# Exercise prompt:
Set down, please, exactly the lines below that run from the line with "webs += make_webs(side_name, leg)" to the line with "obj.data.transform(world)", both lines included.

+-------+

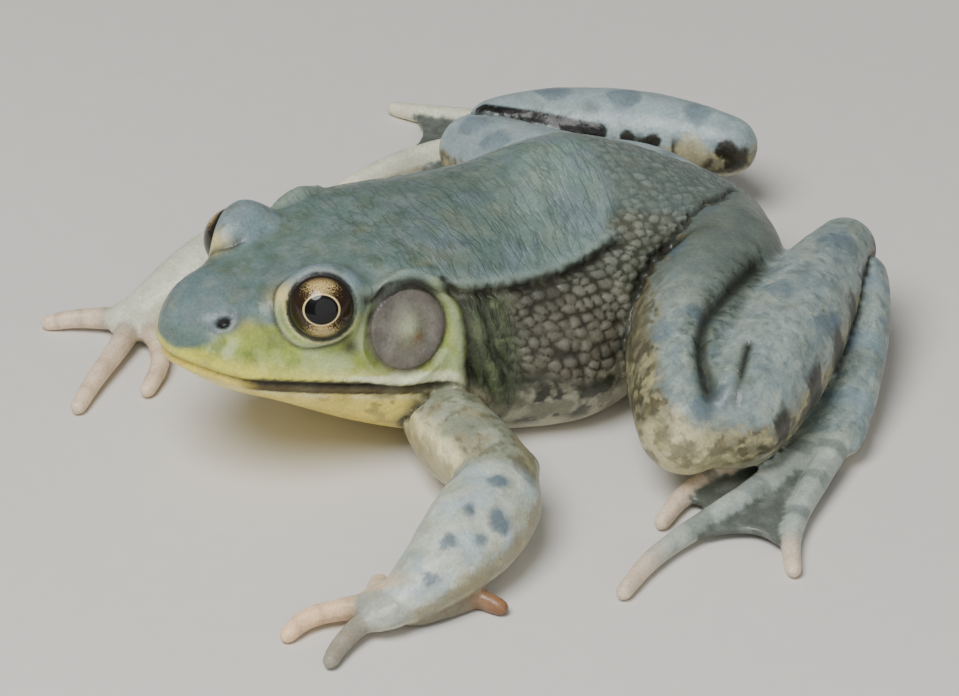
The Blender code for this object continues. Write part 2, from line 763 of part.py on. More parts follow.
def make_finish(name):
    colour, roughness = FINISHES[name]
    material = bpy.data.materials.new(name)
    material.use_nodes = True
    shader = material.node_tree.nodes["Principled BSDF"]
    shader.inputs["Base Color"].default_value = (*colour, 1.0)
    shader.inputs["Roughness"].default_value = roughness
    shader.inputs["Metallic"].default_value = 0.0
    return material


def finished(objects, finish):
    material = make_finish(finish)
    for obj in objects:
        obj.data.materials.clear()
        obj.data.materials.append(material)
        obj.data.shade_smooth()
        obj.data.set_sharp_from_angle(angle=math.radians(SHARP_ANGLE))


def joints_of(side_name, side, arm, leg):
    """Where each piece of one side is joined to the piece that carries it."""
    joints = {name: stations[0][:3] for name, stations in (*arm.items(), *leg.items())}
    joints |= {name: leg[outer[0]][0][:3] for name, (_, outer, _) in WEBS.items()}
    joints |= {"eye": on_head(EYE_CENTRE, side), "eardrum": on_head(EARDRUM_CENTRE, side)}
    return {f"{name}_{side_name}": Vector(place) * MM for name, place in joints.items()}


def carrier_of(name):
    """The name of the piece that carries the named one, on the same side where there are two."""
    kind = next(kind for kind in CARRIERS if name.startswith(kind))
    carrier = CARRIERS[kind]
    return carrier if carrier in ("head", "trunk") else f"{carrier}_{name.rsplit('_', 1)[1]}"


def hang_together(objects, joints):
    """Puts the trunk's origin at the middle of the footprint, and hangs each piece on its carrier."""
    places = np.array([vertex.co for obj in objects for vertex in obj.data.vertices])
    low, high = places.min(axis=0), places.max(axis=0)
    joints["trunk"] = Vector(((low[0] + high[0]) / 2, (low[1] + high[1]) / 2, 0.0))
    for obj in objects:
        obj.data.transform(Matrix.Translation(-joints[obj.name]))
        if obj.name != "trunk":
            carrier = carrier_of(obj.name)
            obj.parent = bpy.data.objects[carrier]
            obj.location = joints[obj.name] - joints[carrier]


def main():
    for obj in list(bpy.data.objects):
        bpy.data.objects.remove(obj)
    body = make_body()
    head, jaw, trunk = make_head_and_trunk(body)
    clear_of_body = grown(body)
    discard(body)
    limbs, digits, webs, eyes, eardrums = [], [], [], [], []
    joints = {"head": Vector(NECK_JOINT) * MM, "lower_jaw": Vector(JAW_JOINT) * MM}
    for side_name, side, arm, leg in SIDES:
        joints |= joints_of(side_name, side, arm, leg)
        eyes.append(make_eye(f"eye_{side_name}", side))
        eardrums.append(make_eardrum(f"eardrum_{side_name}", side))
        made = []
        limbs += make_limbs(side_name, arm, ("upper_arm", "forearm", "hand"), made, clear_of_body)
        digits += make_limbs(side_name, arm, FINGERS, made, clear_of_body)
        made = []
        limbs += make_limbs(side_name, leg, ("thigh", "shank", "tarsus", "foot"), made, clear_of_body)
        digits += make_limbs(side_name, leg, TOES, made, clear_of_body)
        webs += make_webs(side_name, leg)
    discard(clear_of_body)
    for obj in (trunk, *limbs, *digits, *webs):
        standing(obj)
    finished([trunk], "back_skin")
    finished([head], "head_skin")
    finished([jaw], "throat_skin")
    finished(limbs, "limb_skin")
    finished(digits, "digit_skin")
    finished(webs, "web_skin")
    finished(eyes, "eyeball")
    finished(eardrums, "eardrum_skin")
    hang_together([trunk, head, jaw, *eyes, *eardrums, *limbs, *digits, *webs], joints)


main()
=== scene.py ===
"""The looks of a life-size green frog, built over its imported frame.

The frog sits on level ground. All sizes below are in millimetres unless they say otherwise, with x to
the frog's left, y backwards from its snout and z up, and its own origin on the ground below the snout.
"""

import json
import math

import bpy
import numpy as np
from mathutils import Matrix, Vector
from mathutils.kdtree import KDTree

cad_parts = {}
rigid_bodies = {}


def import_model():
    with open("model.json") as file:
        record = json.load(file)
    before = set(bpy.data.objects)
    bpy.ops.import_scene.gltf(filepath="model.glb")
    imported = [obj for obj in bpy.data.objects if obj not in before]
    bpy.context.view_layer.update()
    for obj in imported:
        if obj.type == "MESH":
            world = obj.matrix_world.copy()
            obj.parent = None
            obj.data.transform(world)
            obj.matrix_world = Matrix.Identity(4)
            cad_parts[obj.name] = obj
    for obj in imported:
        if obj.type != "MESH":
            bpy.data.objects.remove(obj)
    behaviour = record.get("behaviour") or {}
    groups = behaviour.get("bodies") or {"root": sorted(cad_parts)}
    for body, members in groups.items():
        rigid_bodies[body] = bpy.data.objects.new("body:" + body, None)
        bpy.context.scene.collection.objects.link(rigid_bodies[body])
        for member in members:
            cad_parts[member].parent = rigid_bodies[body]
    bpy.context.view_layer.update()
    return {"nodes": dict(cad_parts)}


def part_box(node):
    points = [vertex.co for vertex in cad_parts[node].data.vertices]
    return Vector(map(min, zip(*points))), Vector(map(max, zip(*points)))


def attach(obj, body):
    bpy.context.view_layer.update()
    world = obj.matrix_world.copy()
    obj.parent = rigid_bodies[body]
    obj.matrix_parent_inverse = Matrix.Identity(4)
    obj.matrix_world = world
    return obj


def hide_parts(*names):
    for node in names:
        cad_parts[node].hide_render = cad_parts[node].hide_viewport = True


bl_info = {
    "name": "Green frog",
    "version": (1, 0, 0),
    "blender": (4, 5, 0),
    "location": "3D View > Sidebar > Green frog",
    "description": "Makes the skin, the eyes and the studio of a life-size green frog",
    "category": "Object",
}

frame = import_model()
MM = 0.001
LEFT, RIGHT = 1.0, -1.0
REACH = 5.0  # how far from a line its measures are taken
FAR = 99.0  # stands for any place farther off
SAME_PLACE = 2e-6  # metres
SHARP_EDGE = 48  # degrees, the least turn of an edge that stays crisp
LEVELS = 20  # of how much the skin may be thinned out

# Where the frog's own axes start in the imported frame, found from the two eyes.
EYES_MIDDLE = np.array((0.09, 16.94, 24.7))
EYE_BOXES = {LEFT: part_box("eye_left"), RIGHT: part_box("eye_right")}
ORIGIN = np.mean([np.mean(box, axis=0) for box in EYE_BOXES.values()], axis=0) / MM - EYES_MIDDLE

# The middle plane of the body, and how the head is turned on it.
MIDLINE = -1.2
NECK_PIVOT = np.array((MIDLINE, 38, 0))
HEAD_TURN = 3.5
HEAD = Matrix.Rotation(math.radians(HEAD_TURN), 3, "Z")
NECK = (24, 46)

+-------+

# Expected answer:
        webs += make_webs(side_name, leg)
    discard(clear_of_body)
    for obj in (trunk, *limbs, *digits, *webs):
        standing(obj)
    finished([trunk], "back_skin")
    finished([head], "head_skin")
    finished([jaw], "throat_skin")
    finished(limbs, "limb_skin")
    finished(digits, "digit_skin")
    finished(webs, "web_skin")
    finished(eyes, "eyeball")
    finished(eardrums, "eardrum_skin")
    hang_together([trunk, head, jaw, *eyes, *eardrums, *limbs, *digits, *webs], joints)


main()
=== scene.py ===
"""The looks of a life-size green frog, built over its imported frame.

The frog sits on level ground. All sizes below are in millimetres unless they say otherwise, with x to
the frog's left, y backwards from its snout and z up, and its own origin on the ground below the snout.
"""

import json
import math

import bpy
import numpy as np
from mathutils import Matrix, Vector
from mathutils.kdtree import KDTree

cad_parts = {}
rigid_bodies = {}


def import_model():
    with open("model.json") as file:
        record = json.load(file)
    before = set(bpy.data.objects)
    bpy.ops.import_scene.gltf(filepath="model.glb")
    imported = [obj for obj in bpy.data.objects if obj not in before]
    bpy.context.view_layer.update()
    for obj in imported:
        if obj.type == "MESH":
            world = obj.matrix_world.copy()
            obj.parent = None
            obj.data.transform(world)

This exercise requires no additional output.